Objective
Return, unaltered, every line from the beginning of the material below up to and including the one with "MIDDLE_HALF_WIDTH = 153.8 * MM".

:: Data in this exercise ::

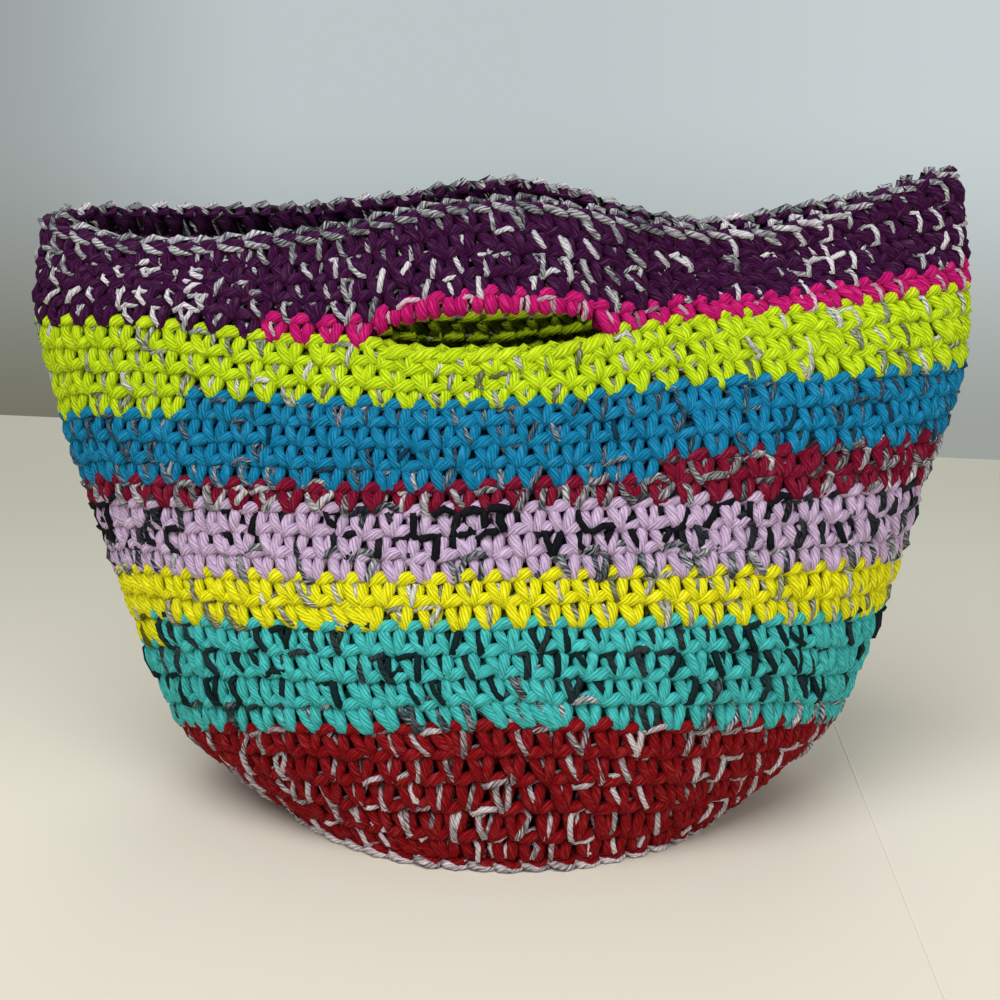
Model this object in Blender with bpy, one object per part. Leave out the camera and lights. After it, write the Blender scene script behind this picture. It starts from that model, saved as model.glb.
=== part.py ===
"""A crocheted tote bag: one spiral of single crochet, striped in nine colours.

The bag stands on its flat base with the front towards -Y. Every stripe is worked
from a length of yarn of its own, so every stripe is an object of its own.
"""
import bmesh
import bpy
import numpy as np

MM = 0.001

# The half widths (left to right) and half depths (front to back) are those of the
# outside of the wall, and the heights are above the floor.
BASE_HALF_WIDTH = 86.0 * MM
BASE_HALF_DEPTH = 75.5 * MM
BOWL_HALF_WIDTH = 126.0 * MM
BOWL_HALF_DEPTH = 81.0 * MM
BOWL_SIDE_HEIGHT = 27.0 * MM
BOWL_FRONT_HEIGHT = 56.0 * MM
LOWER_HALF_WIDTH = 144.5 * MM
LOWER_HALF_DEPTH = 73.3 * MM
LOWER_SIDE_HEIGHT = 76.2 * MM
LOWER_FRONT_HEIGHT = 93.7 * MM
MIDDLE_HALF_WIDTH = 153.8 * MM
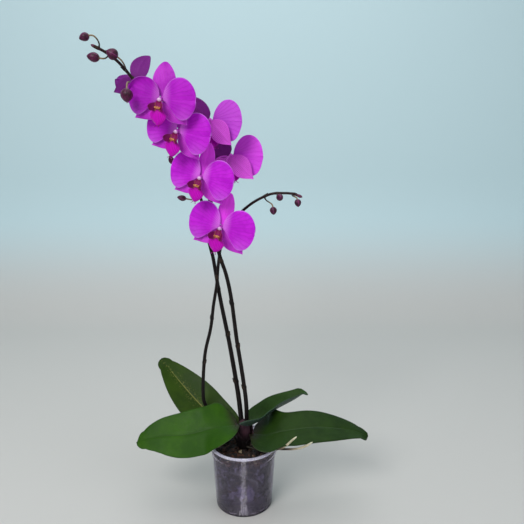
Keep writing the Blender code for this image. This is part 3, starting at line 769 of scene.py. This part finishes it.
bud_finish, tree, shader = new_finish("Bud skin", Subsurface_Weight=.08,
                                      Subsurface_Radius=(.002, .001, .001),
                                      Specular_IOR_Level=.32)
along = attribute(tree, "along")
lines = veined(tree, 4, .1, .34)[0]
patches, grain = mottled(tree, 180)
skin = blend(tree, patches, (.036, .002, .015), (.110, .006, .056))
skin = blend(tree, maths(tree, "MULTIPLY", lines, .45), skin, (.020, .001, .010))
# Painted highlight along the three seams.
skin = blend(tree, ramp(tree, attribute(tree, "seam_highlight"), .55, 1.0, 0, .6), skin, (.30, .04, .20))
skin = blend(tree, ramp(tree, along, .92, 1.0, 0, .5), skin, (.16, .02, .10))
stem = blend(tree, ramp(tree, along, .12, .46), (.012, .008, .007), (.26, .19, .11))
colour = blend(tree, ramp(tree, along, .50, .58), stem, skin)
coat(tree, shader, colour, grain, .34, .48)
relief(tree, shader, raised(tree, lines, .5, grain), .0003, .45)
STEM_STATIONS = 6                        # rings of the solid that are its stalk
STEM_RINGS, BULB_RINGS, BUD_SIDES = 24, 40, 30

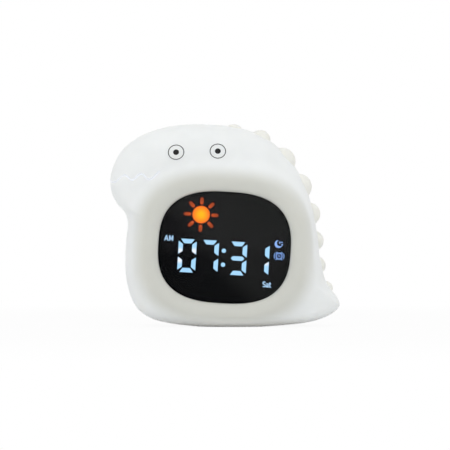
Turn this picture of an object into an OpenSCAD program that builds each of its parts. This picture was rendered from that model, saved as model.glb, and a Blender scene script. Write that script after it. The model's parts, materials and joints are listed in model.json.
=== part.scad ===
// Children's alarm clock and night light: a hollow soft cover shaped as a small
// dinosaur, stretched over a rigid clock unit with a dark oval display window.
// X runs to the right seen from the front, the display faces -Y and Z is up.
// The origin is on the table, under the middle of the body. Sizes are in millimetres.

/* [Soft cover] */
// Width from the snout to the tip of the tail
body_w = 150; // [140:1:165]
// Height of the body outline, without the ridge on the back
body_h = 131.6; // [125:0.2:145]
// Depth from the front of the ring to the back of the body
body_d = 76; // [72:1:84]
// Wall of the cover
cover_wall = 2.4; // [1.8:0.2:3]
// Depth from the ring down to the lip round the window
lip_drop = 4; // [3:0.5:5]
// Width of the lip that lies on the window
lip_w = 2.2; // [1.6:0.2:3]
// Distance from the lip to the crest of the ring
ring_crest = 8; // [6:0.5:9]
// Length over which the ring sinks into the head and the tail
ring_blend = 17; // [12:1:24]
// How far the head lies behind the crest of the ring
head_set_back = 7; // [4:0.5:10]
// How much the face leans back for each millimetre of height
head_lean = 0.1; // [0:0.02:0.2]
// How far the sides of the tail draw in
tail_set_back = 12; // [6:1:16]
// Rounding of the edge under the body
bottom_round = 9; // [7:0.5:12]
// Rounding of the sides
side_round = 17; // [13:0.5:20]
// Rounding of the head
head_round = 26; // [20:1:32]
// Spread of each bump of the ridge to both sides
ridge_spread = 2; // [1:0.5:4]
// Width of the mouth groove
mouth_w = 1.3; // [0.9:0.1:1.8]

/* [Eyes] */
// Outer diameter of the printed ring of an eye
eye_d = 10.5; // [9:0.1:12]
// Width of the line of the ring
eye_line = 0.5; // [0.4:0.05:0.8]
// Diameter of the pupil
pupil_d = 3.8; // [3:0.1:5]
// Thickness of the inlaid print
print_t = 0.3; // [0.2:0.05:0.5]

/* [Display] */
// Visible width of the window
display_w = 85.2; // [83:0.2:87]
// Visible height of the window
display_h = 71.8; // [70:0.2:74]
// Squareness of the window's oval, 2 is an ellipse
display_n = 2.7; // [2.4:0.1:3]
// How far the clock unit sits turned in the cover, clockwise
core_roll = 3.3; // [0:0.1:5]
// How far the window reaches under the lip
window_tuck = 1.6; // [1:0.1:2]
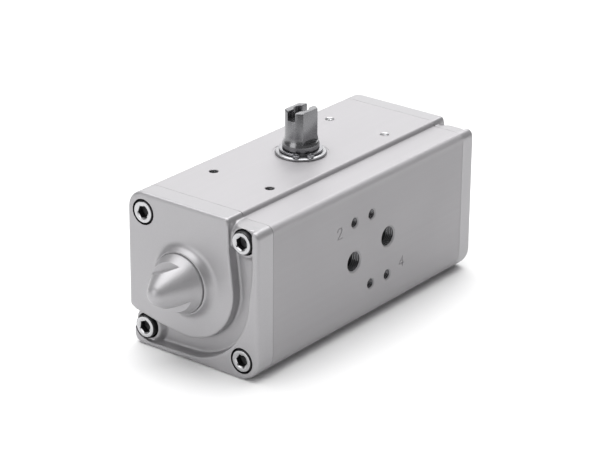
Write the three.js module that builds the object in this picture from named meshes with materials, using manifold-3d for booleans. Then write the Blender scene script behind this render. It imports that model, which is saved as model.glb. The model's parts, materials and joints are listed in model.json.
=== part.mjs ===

:::

Answer
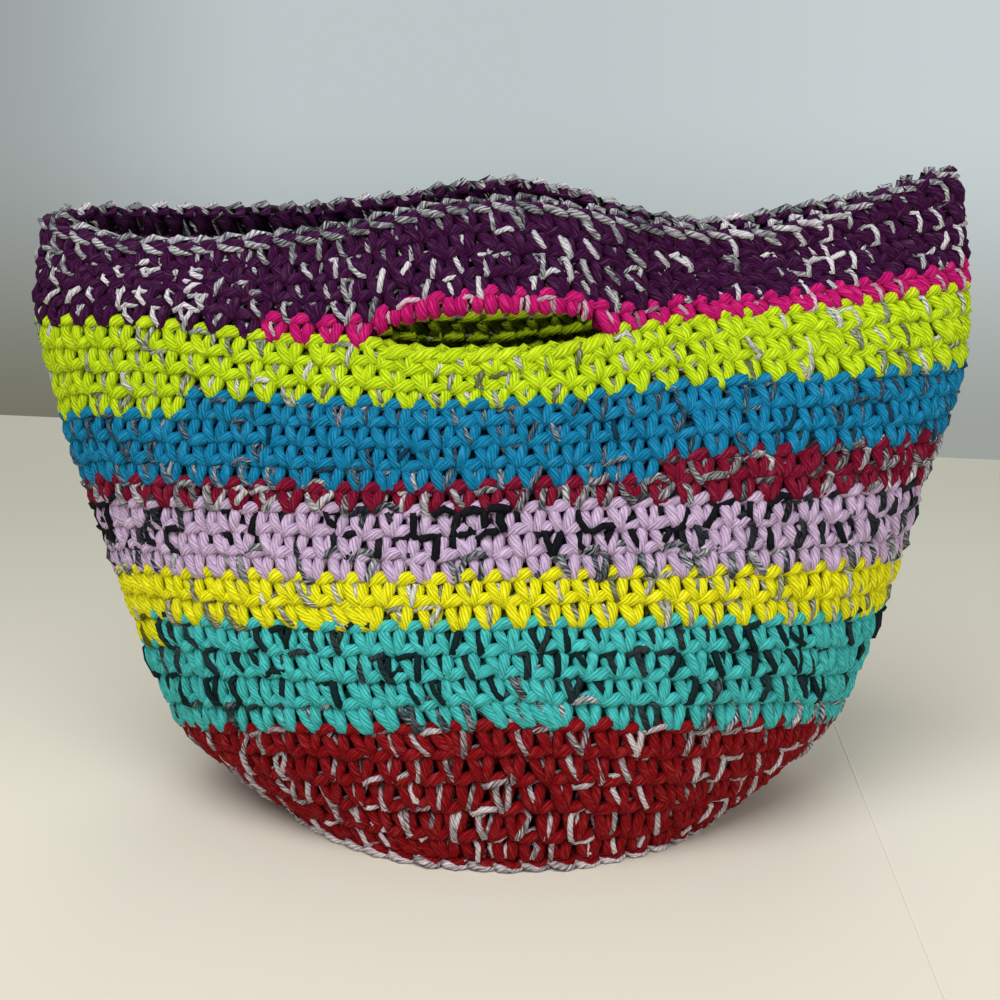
Model this object in Blender with bpy, one object per part. Leave out the camera and lights. After it, write the Blender scene script behind this picture. It starts from that model, saved as model.glb.
=== part.py ===
"""A crocheted tote bag: one spiral of single crochet, striped in nine colours.

The bag stands on its flat base with the front towards -Y. Every stripe is worked
from a length of yarn of its own, so every stripe is an object of its own.
"""
import bmesh
import bpy
import numpy as np

MM = 0.001

# The half widths (left to right) and half depths (front to back) are those of the
# outside of the wall, and the heights are above the floor.
BASE_HALF_WIDTH = 86.0 * MM
BASE_HALF_DEPTH = 75.5 * MM
BOWL_HALF_WIDTH = 126.0 * MM
BOWL_HALF_DEPTH = 81.0 * MM
BOWL_SIDE_HEIGHT = 27.0 * MM
BOWL_FRONT_HEIGHT = 56.0 * MM
LOWER_HALF_WIDTH = 144.5 * MM
LOWER_HALF_DEPTH = 73.3 * MM
LOWER_SIDE_HEIGHT = 76.2 * MM
LOWER_FRONT_HEIGHT = 93.7 * MM
MIDDLE_HALF_WIDTH = 153.8 * MM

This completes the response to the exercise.